Finalmente, pessoas num matrimônio inválido podem e, em alguns casos, como de incesto (Mt 5, 31-32; 19, 9; cf. Código de Direito Canônico, cânones 1091-1094), devem se separar. Como o matrimônio é inválido, as partes envolvidas estão livres para contraírem um matrimônio válido. Além do incesto, são inválidas uniões que se enquadram nas seguintes situações: entre homem menor de dezesseis anos e mulher menor de catorze; entre católico e não católico não casados na Igreja Católica; onde haja impotência permanente e anterior à união; onde não tenha havido consentimento matrimonial; etc. (cf.

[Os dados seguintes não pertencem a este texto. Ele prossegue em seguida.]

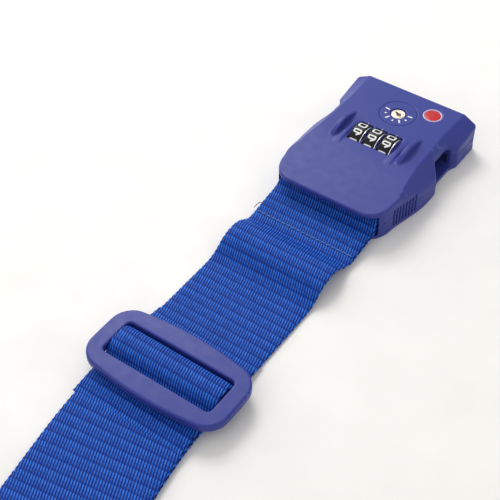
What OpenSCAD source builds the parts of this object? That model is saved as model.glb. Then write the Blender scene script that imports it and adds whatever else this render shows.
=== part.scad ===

Código de Direito Canônico, cânones 1083-1090). Em alguns desses casos, como do casamento entre católico e não católico fora da Igreja Católica, é possível seguir o caminho da validação do casamento (cf. Código de Direito Canônico, cânones 1156-1165) ao invés da separação.
Concluindo, podemos certamente dizer com Tertuliano:
“Onde irei buscar forças para descrever, de modo satisfatório, a felicidade do Matrimônio que a Igreja une, que a oblação eucarística confirma e a bênção sela? Os anjos proclamam-no, o Pai celeste ratifica-o […] Que jugo o de dois cristãos, unidos por uma só esperança, um único desejo, uma única disciplina, um mesmo serviço! Ambos filhos do mesmo Pai, servos do mesmo Senhor; nada os separa, nem no espírito nem na carne; pelo contrário, eles são verdadeiramente dois numa só carne. Ora, onde a carne é só uma, também um só é o espírito” (cf. Catecismo da Igreja Católica, número 1632).